At trial, the following statement was marked for identification by the defendant, and included in the record, after the trial court precluded its admission into evidence:
“STATEMENT OF DEBORAH L. SCHLEMMER
I, Deborah L. Schlemmer, give the following statement after being fully advised of my constitutional rights. On October 5,1983,1 was at my home at 22 Well Ave., Danbury, Conn. Fuzzy Robert Foshay came to my house and with him was my boyfriend Warren Booth and Bobby Hyde, and Foshay’s wife and daughter. Warren wanted to sell a 19” TV to a Kenny on Shepherd Rd. So after going to the bank and then to a store to buy soda, Fuzzy dropped off his wife and daughter and the rest of us went towards the Germantown area. Kenny already knew about the TV and he works where Ace Glass used to be. His truck was there but Kenny was not there. So we went to Kenny’s house on Shepherd Rd. Warren got out of the car and went to Kenny’s door and knocked on the door several times but no one was there. Warren came back to the car and said that Kenny was not at home. No one answered the door. Fuzzy said where are we going now. Bobby Hyde then said wait a minute and let me try. Warren said Bobby don’t go doing nothing. Warren said don’t go and get me into any shit. Bobby then went into the glassed in porch. While we were sitting in the car. I saw Bobby knocking on the door. I heard two noises that sounded like someone kicking in the door. Warren said let’s get the hell out of here. We pulled into Jimmy’s Market on the side and then we went around the block and then came back to Jimmy’s Market and we found Hyde next to Jimmy’s Market standing with something large in his hands. Hyde got into the front seat with the machine and said let’s get the hell out of here. Bobby Hyde said let’s go and get rid of it and get some money. We went to Ciminos Store. Fuzzy got out and came back with a soda. Fuzzy then drove us to Eden Drive and Fuzzy got out of the car at the top of Eden Dr. and Bobby Hyde drove while Warren and I stayed in the back seat. Hyde stopped at the project, lower part. Hyde got out of the car and went to the door and knocked. Both Hyde and the black man then came to the car and Hyde showed the man the machine but the black man said that he did not have the money, that he did not want it. Hyde got back into the car and we went to pick up Fuzzy on top of the hill. Hyde got out of the car with the machine and put it in the trunk of the car and we then drove off. Hyde wanted to
I FULLY UNDERSTAND THAT IF I MAKE A STATEMENT THAT IS UNTRUE AND WHICH IS INTENDED TO MISLEAD A LAW ENFORCEMENT OFFICER IN THE PERFORMANCE OF HIS OFFICIAL FUNCTION, I WILL BE IN VIOLATION OF SECTION 53A-157 OF THE CONNECTICUT STATE STATUTES. A FALSE STATEMENT IS A CLASS A MISDEMEANOR.
/SI DEBORAH L. SCHLEMMER”
When a.person is convicted under more than one statutory alternative, the judgment cannot stand unless the evidence was sufficient to establish guilt under each statutory provision upon which the trier of fact may have relied. See State v. Williams, 202 Conn. 349, 363-64, 521 A.2d 150 (1987). The defendant does not, however, claim that the evidence was insufficient to convict him of larceny by obtaining or by withholding, as a principal or as an accessory. His claim is only with respect to the alternative of larceny by taking and we therefore limit our review to that statutory basis.

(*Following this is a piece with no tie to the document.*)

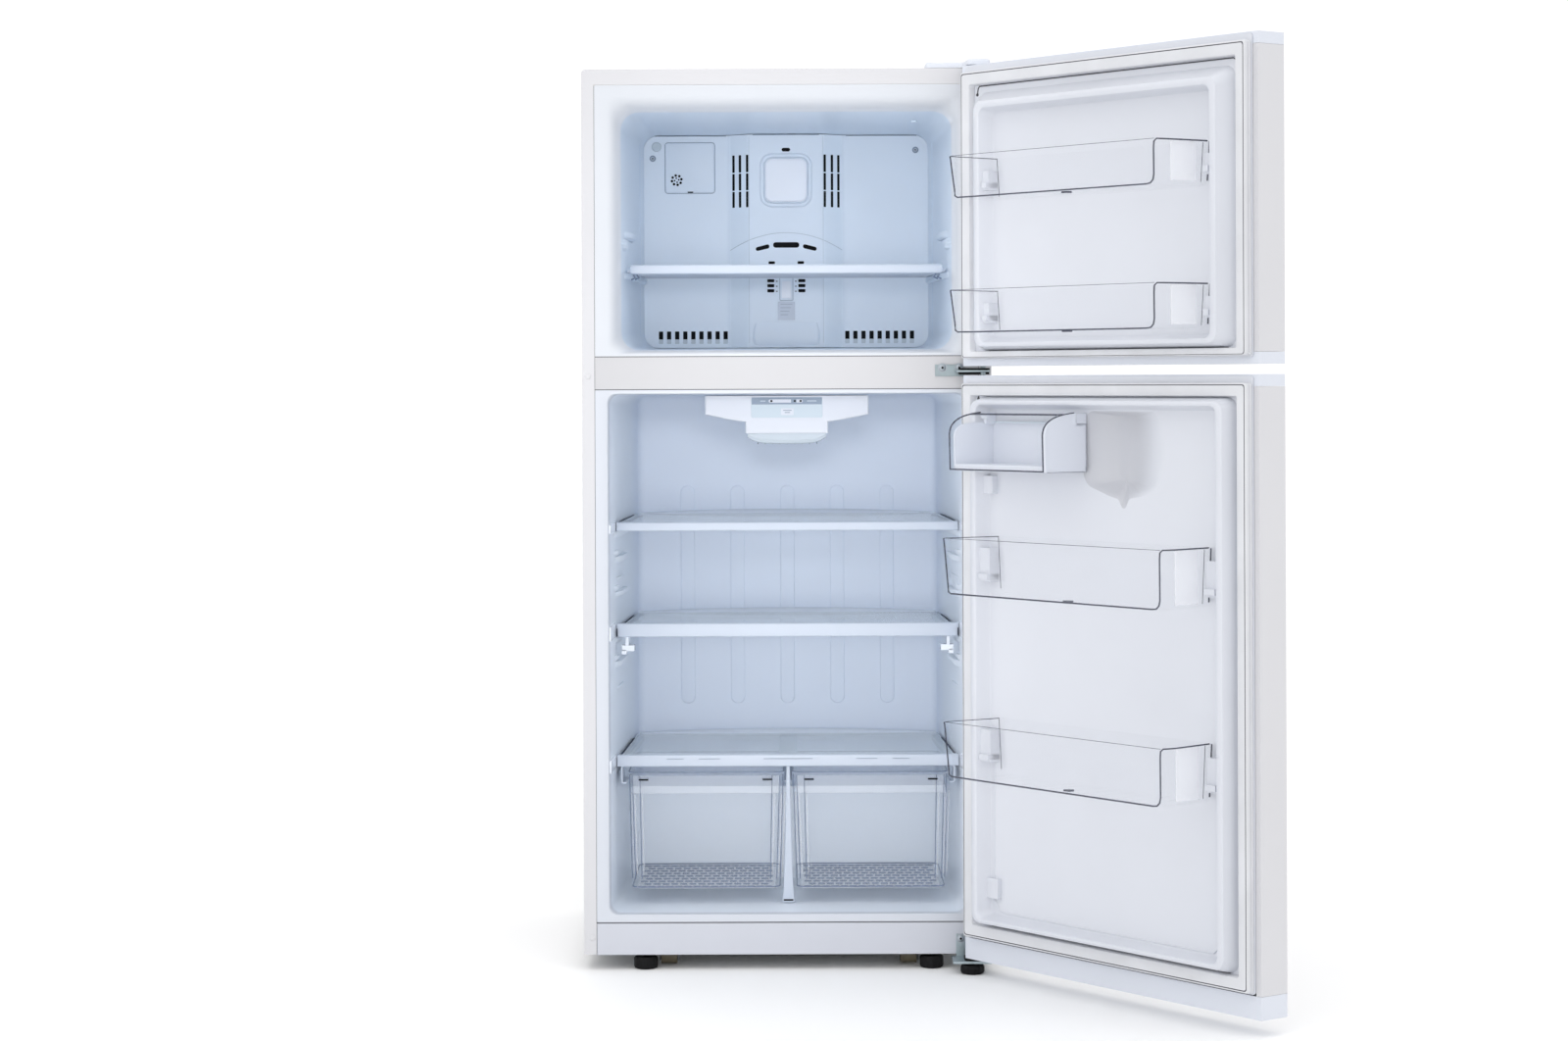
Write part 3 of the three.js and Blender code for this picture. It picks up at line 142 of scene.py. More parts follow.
class Sketch:
    """Collects closed solids; build() turns them into one object."""

    def __init__(self, place=cabinet):
        self.place = place
        self.points = []
        self.faces = []
        self.slots = []

    def add(self, points, faces, slot=0):
        base = len(self.points)
        self.points += [self.place(*p) for p in points]
        self.faces += [[base + i for i in face] for face in faces]
        self.slots += [slot] * len(faces)

    def loft(self, rings, slot=0, loop=False):
        """Skins rings with equal point counts; slot may be a list, one per band."""
        n = len(rings[0])
        bands = len(rings) if loop else len(rings) - 1
        points = [p for ring in rings for p in ring]
        slots = slot if isinstance(slot, list) else [slot] * bands
        first = len(self.points)
        self.add(points, [])
        for r in range(bands):
            a = first + r * n
            b = first + ((r + 1) % len(rings)) * n
            for k in range(n):
                m = (k + 1) % n
                self.faces.append([a + k, a + m, b + m, b + k])
                self.slots.append(slots[r])
        if not loop:
            last = first + (len(rings) - 1) * n
            self.faces.append([first + k for k in range(n)])
            self.faces.append([last + k for k in reversed(range(n))])
            self.slots += [slots[0], slots[-1]]
        return self

    def block(self, x, y, z, slot=0):
        ring = rectangle(x, y)
        return self.loft([[(u, v, w) for u, v in ring] for w in z], slot)

    def pair(self, x, y, z, slot=0):
        """A block on each side of the centre line."""
        self.block(x, y, z, slot)
        return self.block((-x[1], -x[0]), y, z, slot)

    def prism(self, outline, axis, span, slot=0):
        """Extrudes an outline: axis x takes (y, z) points, y takes (x, z), z takes (x, y)."""
        return self.loft([[ALONG[axis](u, v, w) for u, v in outline] for w in span], slot)

    def lathe(self, profile, centre, axis="z", sides=40, slot=0):
        """Turns (radius, height) points about an axis through centre."""
        rings = []
        for radius, height in profile:
            ring = [ALONG[axis](u, v, height) for u, v in circle(max(radius, 0.01), sides)]
            rings.append([tuple(a + b for a, b in zip(centre, spot)) for spot in ring])
        return self.loft(rings, slot)

    def tube(self, path, radius, slot=0, sides=8):
        """A round bead along a path of points."""
        spots = [Vector(p) for p in path]
        rings = []
        # near upright, but along none of the object's own edges
        up = Vector((0.13, 0.21, 0.97))
        for i, spot in enumerate(spots):
            ahead = spots[min(i + 1, len(spots) - 1)] - spots[max(i - 1, 0)]
            ahead.normalize()
            side = ahead.cross(up)
            if side.length < 0.2:
                side = ahead.cross(Vector((1, 0, 0)))
            side.normalize()
            over = side.cross(ahead).normalized()
            rings.append([spot + side * u + over * v for u, v in circle(radius, sides)])
        return self.loft(rings, slot)

    def hoop(self, ring, radius, slot=0, sides=8):
        """A round bead along a closed outline."""
        return self.tube(ring + ring[:1], radius, slot, sides)

    def build(self, name, materials, bevel=0.0, segments=2, angle=32):
        """One object; `bevel` rounds its edges, and edges over `angle` degrees stay sharp."""
        mesh = bpy.data.meshes.new(name)
        mesh.from_pydata(self.points, [], self.faces)
        mesh.polygons.foreach_set("material_index", self.slots)
        for m in materials:
            mesh.materials.append(m)
        bm = bmesh.new()
        bm.from_mesh(mesh)
        bmesh.ops.recalc_face_normals(bm, faces=bm.faces)
        bm.to_mesh(mesh)
        bm.free()
        obj = bpy.data.objects.new(name, mesh)
        bpy.context.scene.collection.objects.link(obj)
        smooth(obj, angle)
        if bevel:
            soften(obj, bevel, segments)
        return obj


def smooth(obj, angle=32):
    obj.data.shade_smooth()
    obj.data.set_sharp_from_angle(angle=math.radians(angle))


def soften(obj, width, segments=2):
    """Rounds sharp edges by `width` millimetres."""
    mod = obj.modifiers.new("soft_edges", "BEVEL")
    mod.width = width * MM
    mod.segments = segments
    mod.limit_method = "ANGLE"
    mod.angle_limit = math.radians(35)
    mod.harden_normals = True


def carve(obj, *cutters):
    """Cuts each cutter out of obj and removes the cutters."""
    for cutter in cutters:
        mod = obj.modifiers.new("cut", "BOOLEAN")
        mod.operation = "DIFFERENCE"
        mod.solver = "EXACT"
        mod.object = cutter
        graph = bpy.context.evaluated_depsgraph_get()
        cut = bpy.data.meshes.new_from_object(obj.evaluated_get(graph))
        obj.modifiers.clear()
        obj.data = cut
        bpy.data.objects.remove(cutter)
    smooth(obj)


# ---------- materials ----------

def feed(shader_node, **inputs):
    """Sets a node's inputs, each from a number, a colour or the socket that drives it."""
    for name, value in inputs.items():
        socket = shader_node.inputs[name.replace("_", " ")]
        if isinstance(value, bpy.types.NodeSocket):
            shader_node.id_data.links.new(value, socket)
        else:
            socket.default_value = value


def add_node(tree, kind, settings=(), **inputs):
    made = tree.nodes.new("ShaderNode" + kind)
    for name, value in dict(settings).items():
        setattr(made, name, value)
    feed(made, **inputs)
    return made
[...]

General Statutes § 53a-40 (b) provides in pertinent part: “A persistent serious felony offender is a person who (1) stands convicted of a felony; and (2) has been, prior to the commission of the present felony, convicted of and imprisoned under an imposed term of more than one year or of death, in this state or in any other state or in a federal correctional institution, for a crime.”
General Statutes § 53-40 (g) provides: “When any person has been found to be a persistent serious felony offender, and the court is of the opinion that his history and character and the nature and circumstances of his criminal conduct indicate that extended incarceration will best serve the public interest, the court in lieu of imposing the sentence of imprisonment authorized by section 53a-35 for the crime of which such person presently stands convicted, or authorized by section 53a-35a if the crime of which such person presently stands convicted was committed on or after July 1,1981, may impose the sentence of imprisonment authorized by said section for the next more serious degree of felony.”
In this case, the court pursuant to these statutes, enhanced the defendant’s sentences for the class D felonies of burglary in the third degree and larceny in the third degree by imposing sentences authorized for class C felonies.